The idea that the Russians are tracking down defectors in the West, including in the U.S., has gotten new traction in recent days from the disclosures that Poteyev had been targerted by a Russian hit man who had approached his Florida home several years ago.

But according to Urban, the Russians inability to eliminate Poteyev may have prompted them to move to the next person on their list of targeted defectors, Skripal. After being caught spying for British intelligence, Skripal was released — and allowed to move to Great Britain — as part of a spy swap in 2010 in which the Russian “illegals,” including Chapman, were returned to Russia.

Download or subscribe on iTunes: “Skullduggery” from Yahoo News

But even if he was a secondary target, Skripal had done much to earn Putin’s wrath, according to Urban. While stationed in Madrid in the mid-1990s, Skripal had fed British intelligence information about corrupt kickbacks being paid to Nikolai P. Patrushev, a close Putin crony who was then director of the intelligence agency FSB. (Patrushev is now the director of Russia’s security council.)

“Certainly exposing Russia’s massive level of corruption, [and] colluding with [the] former director of FSB, Patrushev definitely brought Putin’s ire and certainly encouraged Putin to aim his sights on Skripal.
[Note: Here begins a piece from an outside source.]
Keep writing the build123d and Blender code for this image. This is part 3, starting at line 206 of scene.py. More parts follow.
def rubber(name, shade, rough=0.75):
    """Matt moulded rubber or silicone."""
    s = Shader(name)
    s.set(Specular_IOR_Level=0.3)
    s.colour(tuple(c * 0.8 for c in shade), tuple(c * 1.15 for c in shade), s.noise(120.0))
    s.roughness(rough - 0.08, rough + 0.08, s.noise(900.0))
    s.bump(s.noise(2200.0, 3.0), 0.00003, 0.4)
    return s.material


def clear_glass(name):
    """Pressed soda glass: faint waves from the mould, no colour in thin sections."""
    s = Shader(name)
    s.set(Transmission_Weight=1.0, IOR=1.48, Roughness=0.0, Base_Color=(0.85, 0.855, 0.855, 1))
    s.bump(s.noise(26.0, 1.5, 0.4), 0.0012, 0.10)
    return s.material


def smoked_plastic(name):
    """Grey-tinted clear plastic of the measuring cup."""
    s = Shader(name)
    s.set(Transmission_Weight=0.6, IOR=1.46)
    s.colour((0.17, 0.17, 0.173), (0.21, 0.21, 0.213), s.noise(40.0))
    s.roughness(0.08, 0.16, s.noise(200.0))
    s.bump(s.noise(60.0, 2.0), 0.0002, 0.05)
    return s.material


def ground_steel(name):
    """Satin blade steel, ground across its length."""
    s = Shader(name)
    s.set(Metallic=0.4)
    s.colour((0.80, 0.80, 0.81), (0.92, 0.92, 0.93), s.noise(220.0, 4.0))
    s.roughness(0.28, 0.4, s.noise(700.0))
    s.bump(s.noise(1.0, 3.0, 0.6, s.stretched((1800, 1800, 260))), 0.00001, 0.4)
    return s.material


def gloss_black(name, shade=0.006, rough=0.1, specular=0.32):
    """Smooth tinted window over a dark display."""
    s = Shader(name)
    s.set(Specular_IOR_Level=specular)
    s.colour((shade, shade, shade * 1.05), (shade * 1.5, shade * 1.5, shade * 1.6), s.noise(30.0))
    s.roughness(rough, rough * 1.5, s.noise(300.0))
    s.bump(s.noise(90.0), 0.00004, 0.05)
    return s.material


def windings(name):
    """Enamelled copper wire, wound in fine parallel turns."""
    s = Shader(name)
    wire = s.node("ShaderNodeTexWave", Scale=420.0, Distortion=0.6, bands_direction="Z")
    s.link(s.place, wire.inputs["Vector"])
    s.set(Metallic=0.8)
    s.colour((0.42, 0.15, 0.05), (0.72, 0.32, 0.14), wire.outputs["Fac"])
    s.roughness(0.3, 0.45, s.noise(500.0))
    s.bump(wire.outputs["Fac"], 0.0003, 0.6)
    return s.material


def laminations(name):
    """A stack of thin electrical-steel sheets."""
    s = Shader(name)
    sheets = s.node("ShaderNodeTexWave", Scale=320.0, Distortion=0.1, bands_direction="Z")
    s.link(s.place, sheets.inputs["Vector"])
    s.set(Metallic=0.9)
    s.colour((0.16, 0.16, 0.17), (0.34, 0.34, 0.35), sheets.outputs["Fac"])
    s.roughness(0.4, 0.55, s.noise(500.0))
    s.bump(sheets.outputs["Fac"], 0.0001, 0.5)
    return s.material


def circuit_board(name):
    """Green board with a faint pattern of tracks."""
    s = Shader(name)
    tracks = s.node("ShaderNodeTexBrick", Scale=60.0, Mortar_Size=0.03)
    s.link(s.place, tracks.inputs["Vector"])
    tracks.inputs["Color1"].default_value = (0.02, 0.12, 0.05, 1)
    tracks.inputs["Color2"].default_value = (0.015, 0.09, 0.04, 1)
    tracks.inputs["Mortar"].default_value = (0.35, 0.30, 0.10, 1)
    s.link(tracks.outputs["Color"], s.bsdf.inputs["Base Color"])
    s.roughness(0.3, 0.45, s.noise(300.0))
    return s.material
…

That’s for sure,” said Hoffman in the “Skullduggery” interview. “It’s all about regime security, and when the guys in the FSB [and other Russian intelligence agencies] see that there is corruption at high levels like that, then they wonder … why am I taking on this low state salary while Patrushev is skimming so much money from the state coffers?”

As CIA station chief in Moscow in 2010, Hoffman arranged the spy swap that freed Skripal from a Russian prison in exchange for the release of Chapman and the other “illegals” by the U.S. Hoffman said the near-fatal poisoning of Skripal and his daughter in Salisbury last March — eight years after the spy’s release — was part of a pattern of Russian intelligence operations in recent years that were relatively easily “discoverable” and intended to send a message. “Putin wanted his own people to know it, because he wants them to know that if they step out of line, he’s going to kill them,” he said.
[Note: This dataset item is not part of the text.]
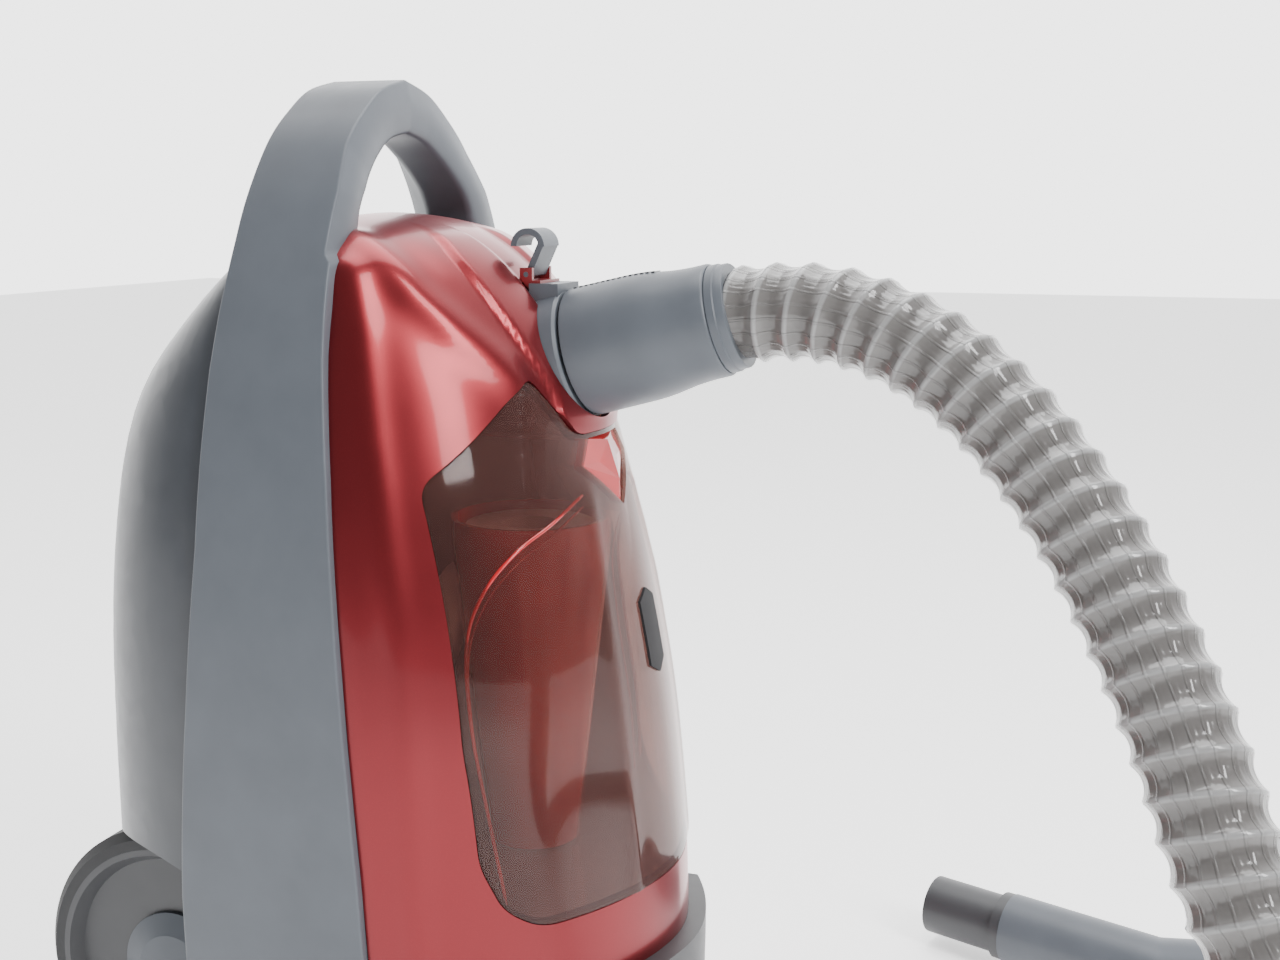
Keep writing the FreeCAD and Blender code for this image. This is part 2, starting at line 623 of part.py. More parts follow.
reel_base = (-24, S.reel_y, S.reel_z)
cord_drum = keep(turned("cord_drum", [
    (5.05, 0), (S.reel_radius, 0), (S.reel_radius, 2.4), (24, 2.4), (24, 40),
    (S.reel_radius, 40), (S.reel_radius, 42.4), (5.05, 42.4)], reel_base, X_AXIS), "cord_drum")
reel_spring_case = keep(turned("reel_spring_case", [
    (5.05, 43), (38, 43), (38, 52), (5.05, 52)], reel_base, X_AXIS), "reel_spring_case")
reel_axle = keep(rod("reel_axle", (-36, S.reel_y, S.reel_z), X_AXIS, 5, 76), "reel_axle")
bracket_sides = [block(f"bracket_side_{index}", (x, S.reel_y - 14, 8), (x + 3, S.reel_y + 14, S.reel_z + 12))
                 for index, x in enumerate((-34, 34))]
bracket_foot = block("bracket_foot", (-34, S.reel_y - 14, 8), (37, S.reel_y + 14, 11))
reel_bracket = keep(cut("reel_bracket", fuse("bracket_sum", *bracket_sides, bracket_foot),
                        rod("bracket_bore", (-50, S.reel_y, S.reel_z), X_AXIS, 5, 100)),
                    "reel_bracket")

control_board = keep(block("control_board", (-42, 46, 336), (42, 47.6, 392)), "control_board")
mains_switch = keep(block("mains_switch", (-66, -92.6, 34), (-40, -78, 56)), "mains_switch")

# Inlet duct: from the port back and down into the top of the cup.
duct_start = PORT_FACE - PORT_AXIS * float(S.collar_depth)
duct_corner = Vector(0, -56, duct_start.z - (duct_start.y + 56) * math.tan(tilt) * -1)
duct_end = Vector(0, -56, 361)


def mitred_tube(points, outer, inner):
    """Round duct along straight runs joined by ball corners."""
    def stick(radius):
        shape = None
        for start, end in zip(points, points[1:]):
            run = Part.makeCylinder(radius, (end - start).Length, start, end - start)
            shape = run if shape is None else shape.fuse(run)
            if end != points[-1]:
                shape = shape.fuse(Part.makeSphere(radius, end))
        return shape
    return stick(outer).cut(stick(inner))


inlet_duct = keep(freeform("inlet_duct", mitred_tube([duct_start, duct_corner, duct_end], 18, 16)),
                  "inlet_duct")

# ---------------------------------------------------------------- latch above the port
hinge_y = -70.0
hinge_z = 425.5
latch_block = block("latch_block", (-11.6, -77, 408), (11.6, -63, 422.8))
latch_ears = [block(f"latch_ear_{index}", (x, hinge_y - 3, 415), (x + 2.2, hinge_y + 3, hinge_z + 3))
              for index, x in enumerate((-11.6, 9.4))]
pin_hole = rod("pin_hole", (-20, hinge_y, hinge_z), X_AXIS, 1.2 + S.running, 40)
latch_base = keep(cut("latch_base", fuse("latch_sum", latch_block, *latch_ears), front_blank,
                      port_hole, collar_tab, pin_hole), "latch_base")


def lever_shape():
    """Flat strip that leans forward from its pin and rolls back over at the top."""
    width = 18.0
    lean = 25.0
    strip = Part.makeBox(width, 3, 15, Vector(-width / 2, -1.5, 0))
    strip.rotate(Vector(0, 0, 0), X_AXIS, lean)
    strip.translate(Vector(0, hinge_y, hinge_z))
    centre = Vector(-width / 2, -69.8, 438)
    roll = Part.makeCylinder(8.2, width, centre, X_AXIS).cut(
        Part.makeCylinder(5.4, width, centre, X_AXIS))
    lower_half = Part.makeBox(width, 20, 10, centre - Vector(0, 10, 10))
    pin = Part.makeCylinder(1.2, 23.2, Vector(-11.6, hinge_y, hinge_z), X_AXIS)
    return strip.fuse([roll.cut(lower_half), pin])


port_latch = keep(freeform("port_latch", lever_shape()), "port_latch")

# ---------------------------------------------------------------- tail
feet = [rod(f"foot_{x}_{y}", (x, y, 0), Z_AXIS, 8, S.foot_height)
        for x, y in ((-70, -60), (70, -60), (-70, 75), (70, 75))]
parking_feet = keep(fuse("parking_feet", *feet), "parking_feet")
tail_plate = keep(block("tail_plate", (-86, -36, 5), (86, 56, 7.6)), "tail_plate")

# ---------------------------------------------------------------- hose
HOSE_ROUTE = [
    (0, -167.5, 408.7), (-3, -192, 412), (-8, -221, 409), (-16, -250, 398.5), (-25, -276, 381.5),
    (-36, -300, 359), (-50, -322, 332), (-67, -343, 299), (-88, -363, 261), (-108, -380, 219),
    (-127, -403, 179), (-144, -431, 141), (-157, -464, 107), (-165, -502, 77), (-167, -545, 52),
    (-164, -591, 34), (-155, -639, 24), (-143, -688, 22.5), (-120, -734, 22.5), (-88, -774, 22.5),
    (-47, -805, 22.5), (0, -824, 22.5), (50, -830, 22.5), (101, -824, 22.5), (148, -805, 22.5),
    (189, -775, 22.5), (221, -735, 22.5), (242, -689, 22.5), (251, -638, 22.5), (249, -587, 22.5),
    (241, -537, 22.5), (230, -487, 22.5),
]
ARC_SHARE = 0.45


def rounded_route(points):
    """Straight runs joined by tangent arcs; returns the wire and the arcs' radii."""
    points = [Vector(*point) for point in points]
    start = points[0]
    edges = []
    radii = []
    for before, corner, after in zip(points, points[1:], points[2:]):
        back = before - corner
        ahead = after - corner
        reach = ARC_SHARE * min(back.Length, ahead.Length)
        turn = math.pi - back.getAngle(ahead)
        radii.append(reach / math.tan(turn / 2))
        enter = corner + Vector(back).normalize() * reach
        leave = corner + Vector(ahead).normalize() * reach
        towards = (Vector(back).normalize() + Vector(ahead).normalize()).normalize()
        centre = corner + towards * math.hypot(reach, radii[-1])
        middle = centre - towards * radii[-1]
        edges.append(Part.makeLine(start, enter))
        edges.append(Part.Arc(enter, middle, leave).toShape())
        start = leave
    edges.append(Part.makeLine(start, points[-1]))
    return Part.Wire(edges), radii


def hose_solid():
    """Plain tube along the hose's route."""
    wire, radii = rounded_route(HOSE_ROUTE)
    start = Vector(*HOSE_ROUTE[0])
    heading = Vector(*HOSE_ROUTE[1]) - start
    outer = Part.Wire(Part.makeCircle(float(S.hose_radius), start, heading))
    inner = Part.Wire(Part.makeCircle(float(S.hose_bore), start, heading))
    tube = wire.makePipeShell([outer], True, True).cut(wire.makePipeShell([inner], True, True))
    section = math.pi * (float(S.hose_radius) ** 2 - float(S.hose_bore) ** 2)
    print(f"hose length {wire.Length:.0f}, tightest radius {min(radii):.0f}, "
          f"volume over section times length {tube.Volume / (section * wire.Length):.4f}")
    print("hose radii", " ".join(f"{radius:.0f}" for radius in radii))
    return tube


hose_start = rod("hose_start", on_port(60), PORT_AXIS, S.collar_radius, 16)
hose = keep(cut("hose", freeform("hose_blank", hose_solid()), hose_start), "hose")

# ---------------------------------------------------------------- hand grip at the hose's end
grip_start = Vector(*HOSE_ROUTE[-1])
grip_heading = (grip_start - Vector(*HOSE_ROUTE[-2])).normalize()


def on_grip(distance):
    """Point on the grip's straight part."""
    return tuple(grip_start + grip_heading * distance)


grip_cuff = keep(turned("grip_cuff", [
    (S.hose_bore, 0), (S.grip_radius - 1.5, 0), (S.grip_radius, 6), (S.grip_radius, 52),
    (S.grip_radius - 2, 55), (S.hose_bore, 55)], on_grip(0), grip_heading), "grip_cuff")
GRIP_BEND = -32.0
handle_start = Vector(*on_grip(55.4))
handle_bend = handle_start + grip_heading * 70
wand_heading = Rotation(Z_AXIS, GRIP_BEND).multVec(grip_heading)
handle_end = handle_bend + wand_heading * 90
GRIP_TUBE = 20.5
hand_grip = keep(freeform("hand_grip", mitred_tube([handle_start, handle_bend, handle_end],
                                                   GRIP_TUBE, float(S.wand_bore))), "hand_grip")
slider_ring = turned("slider_ring", [(GRIP_TUBE + 0.3, 16), (GRIP_TUBE + 2, 16), (GRIP_TUBE + 2, 40),
                                     (GRIP_TUBE + 0.3, 40)], tuple(handle_start), grip_heading)
slider_space = block("slider_space", (grip_start.x - 100, grip_start.y - 50, grip_start.z + 14),
                     (grip_start.x + 100, grip_start.y + 200, grip_start.z + 40))
bleed_slider = keep(common("bleed_slider", slider_ring, slider_space), "bleed_slider")
wand_end = keep(turned("wand_end", [
    (S.wand_bore, 0), (S.wand_radius + 2.5, 0), (S.wand_radius + 2.5, 6), (S.wand_radius, 6),
    (S.wand_radius, 6 + S.wand_length), (S.wand_bore, 6 + S.wand_length)],
    tuple(handle_end), wand_heading), "wand_end")

# ---------------------------------------------------------------- write the files
document.recompute()
for piece in parts:
    document.recompute([piece])
for item in document.Objects:
    if "Invalid" in item.State or "Error" in item.State:
        raise RuntimeError(f"{item.Label} failed: {item.State}")
os.makedirs("parts", exist_ok=True)
for piece in parts:
    shape = piece.Shape
    if shape.isNull() or not shape.isValid() or not shape.Solids:
        raise RuntimeError(f"{piece.Label} has no valid solid")
for piece in parts:
    piece.Shape.exportStep(f"parts/{piece.Label}.step")
    box = piece.Shape.BoundBox
    print(f"{piece.Label:22s} {len(piece.Shape.Solids)} x[{box.XMin:.1f} {box.XMax:.1f}] "
          f"y[{box.YMin:.1f} {box.YMax:.1f}] z[{box.ZMin:.1f} {box.ZMax:.1f}]")
print(len(parts), "parts")
print("grip heading", tuple(grip_heading), "wand tube", tuple(handle_end + wand_heading * 28),
      tuple(wand_heading))
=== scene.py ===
"""Canister vacuum cleaner: the looks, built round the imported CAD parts."""

import json
import math

import bmesh
import bpy
import numpy as np
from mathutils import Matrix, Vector


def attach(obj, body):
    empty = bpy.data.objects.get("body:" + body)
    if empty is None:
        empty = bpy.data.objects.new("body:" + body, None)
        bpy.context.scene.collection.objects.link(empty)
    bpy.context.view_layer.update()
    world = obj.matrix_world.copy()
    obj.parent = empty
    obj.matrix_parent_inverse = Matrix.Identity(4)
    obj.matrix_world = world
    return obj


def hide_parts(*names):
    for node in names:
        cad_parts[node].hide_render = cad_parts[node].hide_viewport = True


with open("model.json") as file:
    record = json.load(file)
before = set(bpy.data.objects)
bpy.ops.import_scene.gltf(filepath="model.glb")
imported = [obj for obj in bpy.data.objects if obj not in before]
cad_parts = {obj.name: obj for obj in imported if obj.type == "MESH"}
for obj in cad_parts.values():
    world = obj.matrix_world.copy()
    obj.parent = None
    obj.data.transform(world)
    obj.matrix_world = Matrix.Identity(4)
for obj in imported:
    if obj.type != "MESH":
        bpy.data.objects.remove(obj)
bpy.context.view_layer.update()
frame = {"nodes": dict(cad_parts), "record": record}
scene = bpy.context.scene
MM = 0.001

# ---------------------------------------------------------------- camera
camera_data = bpy.data.cameras.new("view_camera")
camera_data.lens = 42.19
camera_data.sensor_width = 36
camera_data.clip_start = 0.02
camera_data.clip_end = 30
camera = bpy.data.objects.new("view_camera", camera_data)
scene.collection.objects.link(camera)
camera.location = (-0.6431, -0.3422, 0.4590)
camera.rotation_mode = "QUATERNION"
camera.rotation_quaternion = Vector((0.92938, 0.32001, -0.18395)).to_track_quat("-Z", "Y")
scene.camera = camera


# ---------------------------------------------------------------- materials
class Nodes:
    """A material and its node tree, with short ways to add and join nodes."""

    def __init__(self, name):
        self.material = bpy.data.materials.new(name)
        self.material.use_nodes = True
        self.tree = self.material.node_tree
        self.shader = self.tree.nodes["Principled BSDF"]

    def add(self, kind, **values):
        """A new node; each value sets an input of that name, or else a property."""
        node = self.tree.nodes.new(kind)
        for key, value in values.items():
            if key in node.inputs:
                node.inputs[key].default_value = value
            else:
                setattr(node, key, value)
        return node

    def join(self, source, target):
        self.tree.links.new(source, target)

    def place(self, kind="Object"):
        return self.add("ShaderNodeTexCoord").outputs[kind]

    def noise(self, scale, detail=3.0, kind="Object", roughness=0.55):
        node = self.add("ShaderNodeTexNoise", Scale=scale, Detail=detail, Roughness=roughness)
        self.join(self.place(kind), node.inputs["Vector"])
        return node.outputs["Fac"]

    def ramp(self, factor, *stops):
        """Colour ramp through (position, colour) stops."""
        node = self.add("ShaderNodeValToRGB")
        elements = node.color_ramp.elements
        while len(elements) < len(stops):
            elements.new(0.5)
        for element, (position, colour) in zip(elements, stops):
            element.position = position
            element.color = (*colour, 1)
        self.join(factor, node.inputs["Fac"])
        return node.outputs["Color"]

    def spread(self, factor, low, high):
        """The factor mapped from 0..1 to low..high."""
        node = self.add("ShaderNodeMapRange")
        node.inputs["To Min"].default_value = low
        node.inputs["To Max"].default_value = high
        self.join(factor, node.inputs["Value"])
        return node.outputs["Result"]

    def bump(self, height, strength, distance):
        node = self.add("ShaderNodeBump", Strength=strength, Distance=distance)
        self.join(height, node.inputs["Height"])
        self.join(node.outputs["Normal"], self.shader.inputs["Normal"])
        return node

    def set(self, **values):
        """Constant values on the shader's own sockets; an underscore stands for a space."""
        for key, value in values.items():
            self.shader.inputs[key.replace("_", " ")].default_value = value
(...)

As if to underscore Hoffman’s point about Putin’s contempt for Russian spies who spill secrets to Western intelligence agencies, Putin this week lashed out at Skripal, calling him a “traitor” and a “scumbag.”

“There’s such a thing as a traitor to the Motherland,” Putin said at an energy conference on Oct. 3 when asked about Skripal. “He’s one of them. He’s just a scumbag.”
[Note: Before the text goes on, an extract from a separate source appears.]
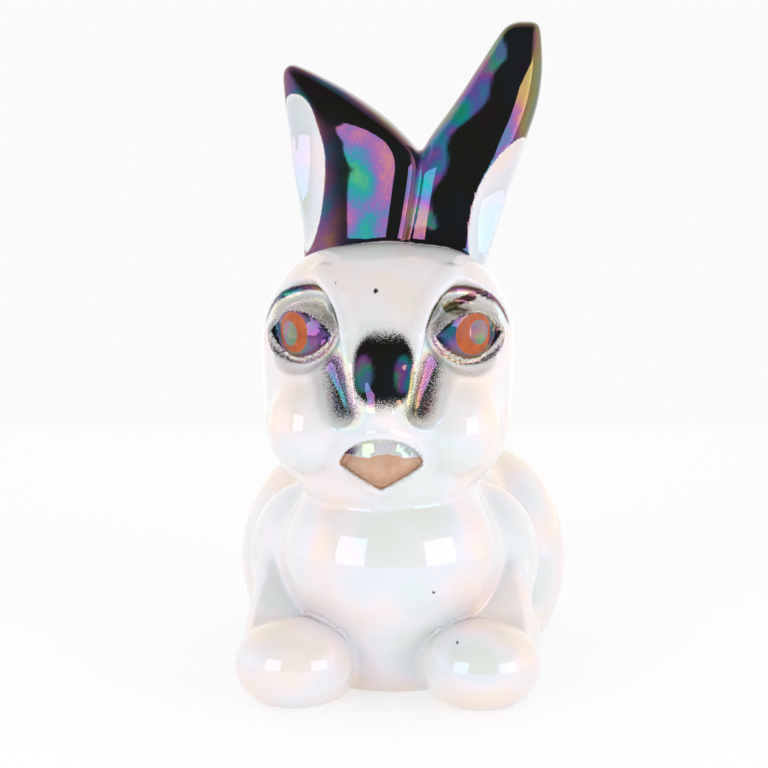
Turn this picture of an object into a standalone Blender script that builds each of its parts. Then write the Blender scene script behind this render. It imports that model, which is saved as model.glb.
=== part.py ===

Skripal and his daughter were poisoned in Salisbury after being exposed to a highly toxic military-grade nerve agent, Novichok. Both survived the attack, and British authorities have since identified two Russian men with suspected links to the GRU — the country’s military intelligence agency — as the perpetrators. The two later returned to Russia and, after their identities were revealed by British authorities, gave an interview to the Russian propaganda organ RT claiming to have been two businessmen who traveled to Salisbury on holiday to see the city’s famous cathedral. A man and a woman from Salisbury who authorities suspect may have come in contact with a bottle left behind by the would-be assassins were also poisoned. The woman, Dawn Sturgess, 44, died.